Is it possible for attitudes towards variations of English to change?

Paradoxically, as more and more young people and adults are educated to increasingly higher levels, and learning about regional varieties in English has become a  part of an A level English or undergraduate degree programme in English or Linguistics, then they become more aware of attitudes and prejudices towards uses of English. A consequence of this is, is that they can  come to realise that how they speak can include an element of choice: they can choose to adapt their speech to become ever more like standard English, or they can choose  to draw upon variational features of regional accents and dialects to mark an identity linked to a particular region. For example, an educated speaker of standard English born and brought up in Birmingham, may deliberately choose to include words such as Bab and phrases such as tarra a bit for goodbye.
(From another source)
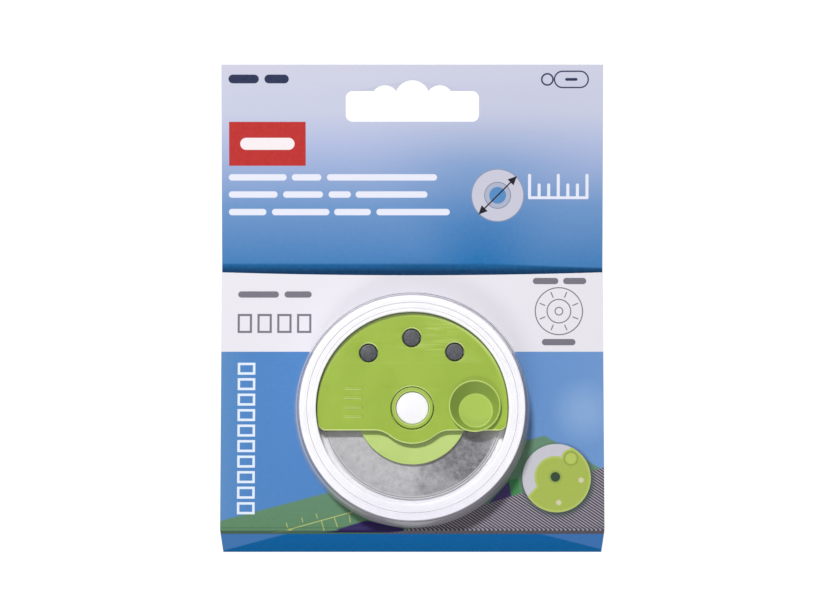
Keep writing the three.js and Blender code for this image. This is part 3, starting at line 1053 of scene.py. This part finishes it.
def hub_marks(graph, colour):
    """The sleeve's top has the holder's deeper colour, with a paler inner edge."""
    sleeve = graph.cover(graph.z - 4.6, 0.3)
    colour = graph.mix(sleeve, colour, linear(146, 171, 62))
    point = graph.flat_point(graph.x, graph.y)
    inner = graph.disc(point, (0, 0), HUB_PROFILE[0][0] + 0.3)
    return graph.mix(sleeve * graph.cover(inner, 0.2) * 0.5, colour, linear(190, 208, 128))


def magnet_metal():
    """A sintered magnet: dull plated grey with pale specks."""
    graph = Graph("magnet_metal")
    speck = graph.noise(2.6, detail=6, roughness=0.8)
    colour = graph.mix(graph.span(speck, 0.42, 0.66), linear(44, 46, 51), linear(94, 96, 101))
    return graph.finish(
        graph.shader(
            Base_Color=colour,
            Metallic=0.45,
            Roughness=0.48,
            Normal=graph.bump(speck, 0.02),
        )
    )


def blade_steel():
    """Ground steel: rings of fine grinding marks, a bright bevel and a cloudy darker patch to one
    side.
    """
    graph = Graph("blade_steel")
    radius = graph.off_axis()
    rings = graph.node("TexNoise", noise_dimensions="1D")
    graph.put(rings.inputs["W"], radius)
    rings.inputs["Scale"].default_value = 3.4
    rings.inputs["Detail"].default_value = 4
    film = graph.noise(0.9, detail=6, roughness=0.75, distortion=0.3)
    cloud = graph.noise(0.09, detail=2)
    # A cloudy darker patch to one side of the blade.
    patch = graph.disc(graph.flat_point(graph.x, graph.y), **DARK_PATCH)
    darker = graph.span(patch + (cloud - 0.5) * 26, -3, 6)
    pale = graph.mix(graph.span(film, 0.3, 0.7), linear(158, 157, 160), linear(181, 180, 183))
    dull = graph.mix(graph.span(film, 0.3, 0.7), linear(84, 83, 87), linear(144, 143, 148))
    colour = graph.mix(darker, pale, dull)
    edge = graph.cover(radius - BLADE_BEVEL_FROM, 0.1)
    colour = graph.mix(edge * 0.8, colour, linear(186, 186, 189))
    groove = graph.math("SUBTRACT", 0.1, abs(radius - BLADE_GROOVE))
    colour = graph.painted(colour, groove, (64, 62, 66), share=0.55)
    colour = graph.painted(colour, radius - BLADE_RIM_FROM, (226, 226, 228), share=0.8)
    gloss = graph.span(film, 0.25, 0.75) * 0.2 + 0.3
    return graph.finish(
        graph.shader(
            Base_Color=colour,
            Metallic=0.4,
            Roughness=gloss,
            Normal=graph.bump(Field(graph, rings.outputs["Fac"]), 0.006),
        )
    )


def spine_front_material(length):
    """Blue with two paler corners. The flap's artwork runs a little past the front fold."""

    def colour_of(graph):
        from_fold = graph.y - length
        point = graph.flat_point(graph.x, from_fold)
        base = graph.mix(graph.span(graph.y, 0, length), linear(0, 128, 208), linear(0, 137, 226))
        left = -graph.side(point, *SPINE_CORNERS["left"])
        right = -graph.side(point, *SPINE_CORNERS["right"])
        base = graph.painted(base, left, (96, 166, 246), soft=0.8)
        base = graph.painted(base, right, (88, 160, 246), soft=0.8)
        art = flap_art(graph, graph.x, from_fold)
        return graph.painted(base, from_fold + SPINE_ART_EDGE, art, soft=0.2)

    return coated_front("spine_front", colour_of, roughness=0.6, shine=0.03)


def three_sided(mesh):
    """Gives the front, the back and the cut edges of a board their own materials."""
    for face in mesh.polygons:
        height = face.normal.z
        face.material_index = 0 if height > 0.5 else 1 if height < -0.5 else 2


def holder_mesh():
    """The plate with its skirt, finger cup, magnet bosses and grip ribs, as one solid."""
    places = [magnet_centre(angle) for angle in MAGNETS.values()]
    pockets = [circle(x, y, MAGNET_POCKET) for x, y in places]
    sheet = cut_sheet(
        "finger_cup_holder",
        plate_outline(),
        [circle(0, 0, HUB_HOLE), *pockets],
        PLATE_BOTTOM,
        PLATE["top"],
        PLATE_ROUND,
    )
    skirt = cut_sheet(
        "skirt", skirt_outline(), [], SKIRT["bottom"], SKIRT["top"], SKIRT["round"]
    )
    cup = turned("cup", CUP_OUTSIDE, *CUP_CENTRE, skew=CUP_SHIFT)
    hollow = turned("hollow", CUP_INSIDE, *CUP_CENTRE, skew=CUP_SHIFT)
    bosses = [turned("boss", BOSS_PROFILE, x, y) for x, y in places]
    middle = (RIBS["count"] - 1) / 2
    ribs = [
        cut_sheet("rib", rib_outline(RIBS["y"] + (i - middle) * RIBS["pitch"]), [], **RIB_SIDES)
        for i in range(RIBS["count"])
    ]
    added = [("UNION", mesh) for mesh in (skirt, cup, *bosses, *ribs)]
    return combined(sheet, *added, ("DIFFERENCE", hollow))


# ---- the pieces ----


def add_piece(name, mesh, place, body, node, slot_name, *materials):
    """A piece that stands for one CAD node, shaded smooth between its sharper edges."""
    thing = bpy.data.objects.new(name, mesh)
    scene.collection.objects.link(thing)
    thing.matrix_world = place
    for material in materials:
        mesh.materials.append(material)
    mesh.shade_smooth()
    mesh.set_sharp_from_angle(angle=SMOOTH_ANGLE)
    weighted = thing.modifiers.new("flat_faces", "WEIGHTED_NORMAL")
    weighted.keep_sharp = True
    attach(thing, body)
    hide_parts(node)
    return thing


BACK = board_back()
EDGE = board_edge()
WHITE = white_plastic()
LIME = lime_plastic("lime_plastic", (137, 163, 46), (145, 171, 54), holder_painted_light)
PALE_LIME = lime_plastic("pale_lime_plastic", (166, 188, 103), (175, 196, 113), hub_marks)
MAGNET = magnet_metal()

upright = frame_at(Vector((0, 0, 0)), ACROSS, Vector((0, 0, 1)), Vector((0, -1, 0)))
half = CARD_HALF_WIDTH
card_foot = REAR_FOLD.z / MM + FOLD_OVERLAP
back_card = cut_sheet(
    "printed_back_card",
    [(-half, card_foot), (half, card_foot), (half, CARD_TOP), (-half, CARD_TOP)],
    [slot_outline()],
    -CARD_HALF_THICKNESS,
    CARD_HALF_THICKNESS,
    EDGE_ROUND,
)
three_sided(back_card)
add_piece(
    "printed_back_card",
    back_card,
    upright,
    "back_card",
    "back_card",
    "printed_card_back",
    coated_front("card_front", card_art),
    BACK,
    EDGE,
)

up_spine = (FRONT_FOLD - REAR_FOLD).normalized()
spine_length = (FRONT_FOLD - REAR_FOLD).length / MM
spine_place = frame_at(REAR_FOLD, ACROSS, up_spine, ACROSS.cross(up_spine))
spine = swept_across("printed_spine", spine_section(spine_length, CARD_HALF_THICKNESS), half)
for face in spine.polygons:
    side = abs(face.normal.x) > 0.5
    face.material_index = 2 if side else 0 if face.normal.z > -0.1 else 1
add_piece(
    "printed_spine",
    spine,
    spine_place,
    "bottom_spine",
    "bottom_spine",
    "printed_card_spine",
    spine_front_material(spine_length),
    BACK,
    EDGE,
)

flap_place = frame_at(FRONT_FOLD, ACROSS, UP_FLAP, CASE_AXIS)
window_height = (BLADE_MIDDLE - FRONT_FOLD).dot(UP_FLAP) / MM
flap = cut_sheet(
    "printed_flap",
    [(-half, FOLD_OVERLAP), (half, FOLD_OVERLAP)] + sagging_edge(half),
    [circle(0, window_height, WINDOW_RADIUS)],
    -CARD_HALF_THICKNESS,
    CARD_HALF_THICKNESS,
    EDGE_ROUND,
)
three_sided(flap)
add_piece(
    "printed_flap",
    flap,
    flap_place,
    "front_flap",
    "front_flap",
    "printed_card_flap",
    coated_front("flap_front", lambda graph: flap_art(graph, graph.x, graph.y)),
    BACK,
    EDGE,
)

GLUE = hot_melt()
for side in ("left", "right"):
    strip = frame["nodes"]["glue_strip_" + side]
    strip.data.materials.clear()
    strip.data.materials.append(GLUE)

case_place = frame_at(BLADE_MIDDLE - CASE_AXIS * BLADE_HEIGHT * MM, ACROSS, UP_FLAP, CASE_AXIS)
tray = turned("white_case_tray", TRAY_PROFILE)
for vertex in tray.vertices:
    vertex.co.y = max(vertex.co.y, TRAY_FLAT * MM)
add_piece(
    "white_case_tray", tray, case_place, "front_flap", "case_tray", "white_tray_plastic", WHITE
)
lid = add_piece(
    "clear_case_lid",
    turned("clear_case_lid", LID_PROFILE),
    case_place,
    "case_lid",
    "case_lid",
    "clear_lid_plastic",
    clear_plastic(),
)
lid.visible_shadow = False
add_piece(
    "round_blade",
    turned("round_blade", BLADE_PROFILE),
    case_place,
    "blade",
    "blade",
    "blade_steel",
    blade_steel(),
)
add_piece(
    "hub_cover",
    combined(
        turned("hub_cover", HUB_PROFILE),
        ("DIFFERENCE", turned("notch", HUB_NOTCH, *CUP_FLOOR_CENTRE)),
    ),
    case_place,
    "blade_holder",
    "hub_disc",
    "pale_lime_plastic",
    PALE_LIME,
)
add_piece(
    "finger_cup_holder",
    holder_mesh(),
    case_place,
    "blade_holder",
    "holder_plate",
    "lime_plastic",
    LIME,
)
for node, angle in MAGNETS.items():
    add_piece(
        "round_" + node,
        turned(node, MAGNET_PROFILE, *magnet_centre(angle)),
        case_place,
        "blade_holder",
        node,
        "magnet",
        MAGNET,
    )

# ---- camera, light and floor ----

CAMERA = {"distance": 0.8, "elevation": 3.5, "aim": (-0.0002, 0, -0.0565), "lens": 139.2}
FLOOR_DROP = 0.75
ROOM_LIGHT = 0.3
SEEN_BACKDROP = 1.05
REFLECTED_ROOM = 0.6
LAMPS = {
    "lamp_above": {"elevation": 42, "azimuth": -20, "power": 12.3, "size": (0.2, 0.12)},
    "lamp_below": {"elevation": -40, "azimuth": -15, "power": 3.3, "size": (0.5, 0.25)},
    "lamp_behind": {"elevation": 35, "azimuth": 180, "power": 9.0, "size": (0.9, 0.9)},
}
LAMP_DISTANCE = 1.1
FLOOR_REACH = 6
FLOOR_GLOW = 0.75


def view_point(centre, distance, elevation, azimuth=0):
    """A point that distance away and its direction; azimuth 0 is in front, 90 on the right."""
    e, a = math.radians(elevation), math.radians(azimuth)
    back = Vector((math.sin(a) * math.cos(e), -math.cos(a) * math.cos(e), math.sin(e)))
    return centre + back * distance, back


camera = bpy.data.objects.new("camera", bpy.data.cameras.new("camera"))
scene.collection.objects.link(camera)
camera.location, looking_back = view_point(
    Vector(CAMERA["aim"]), CAMERA["distance"], CAMERA["elevation"]
)
camera.rotation_mode = "QUATERNION"
camera.rotation_quaternion = (-looking_back).to_track_quat("-Z", "Y")
camera.data.lens = CAMERA["lens"]
camera.data.sensor_width = 36
camera.data.clip_start = 0.01
scene.camera = camera

centre = (cad_low + cad_high) / 2
for name, facts in LAMPS.items():
    light = bpy.data.lights.new(name, "AREA")
    light.shape = "RECTANGLE"
    light.size, light.size_y = facts["size"]
    light.energy = facts["power"]
    lamp = bpy.data.objects.new(name, light)
    scene.collection.objects.link(lamp)
    lamp.location, back = view_point(centre, LAMP_DISTANCE, facts["elevation"], facts["azimuth"])
    lamp.rotation_mode = "QUATERNION"
    lamp.rotation_quaternion = (-back).to_track_quat("-Z", "Y")
    lamp.visible_camera = False

world = bpy.data.worlds.new("studio")
scene.world = world
world.use_nodes = True
tree = world.node_tree
background = tree.nodes["Background"]
background.inputs["Color"].default_value = (1, 1, 1, 1)
path = tree.nodes.new("ShaderNodeLightPath")
strength = ROOM_LIGHT
for ray, level in (("Is Camera Ray", SEEN_BACKDROP), ("Is Glossy Ray", REFLECTED_ROOM)):
    raised = tree.nodes.new("ShaderNodeMath")
    raised.operation = "MULTIPLY_ADD"
    tree.links.new(path.outputs[ray], raised.inputs[0])
    raised.inputs[1].default_value = level - ROOM_LIGHT
    if strength is ROOM_LIGHT:
        raised.inputs[2].default_value = ROOM_LIGHT
    else:
        tree.links.new(strength, raised.inputs[2])
    strength = raised.outputs[0]
tree.links.new(strength, background.inputs["Strength"])

floor_mesh = bpy.data.meshes.new("floor")
floor_z = cad_low.z - FLOOR_DROP
floor_corners = [(-1, -1), (1, -1), (1, 1), (-1, 1)]
floor_mesh.from_pydata(
    [(x * FLOOR_REACH, y * FLOOR_REACH, floor_z) for x, y in floor_corners], [], [(0, 1, 2, 3)]
)
floor = bpy.data.objects.new("floor", floor_mesh)
scene.collection.objects.link(floor)
floor_graph = Graph("pale_floor")
floor_tone = floor_graph.mix(
    floor_graph.noise(0.004, detail=2), linear(243, 243, 244), linear(250, 250, 250)
)
floor_mesh.materials.append(
    floor_graph.finish(
        floor_graph.shader(
            Base_Color=floor_tone,
            Roughness=0.9,
            Emission_Color=(1, 1, 1, 1),
            Emission_Strength=FLOOR_GLOW,
        )
    )
)
floor.visible_diffuse = False
floor.visible_glossy = False
scene.view_settings.view_transform = "Standard"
Equally, middle aged adults can incorporate vocabulary learnt from their children into their speech in ways that cut across age groups, such as the abbreviation laters for see you later or hood for neighbourhood. Thus, regional variation today is no longer so strongly tied to social class but rather cuts across social categories such as social class, age, ethnicity and gender.

Speaking with a regional accent, particularly, no longer has the social connotation it once had and automatically linked to a working class background.  Increased variety of accents in the media for example, also helps to break down prejudice towards variational use of English.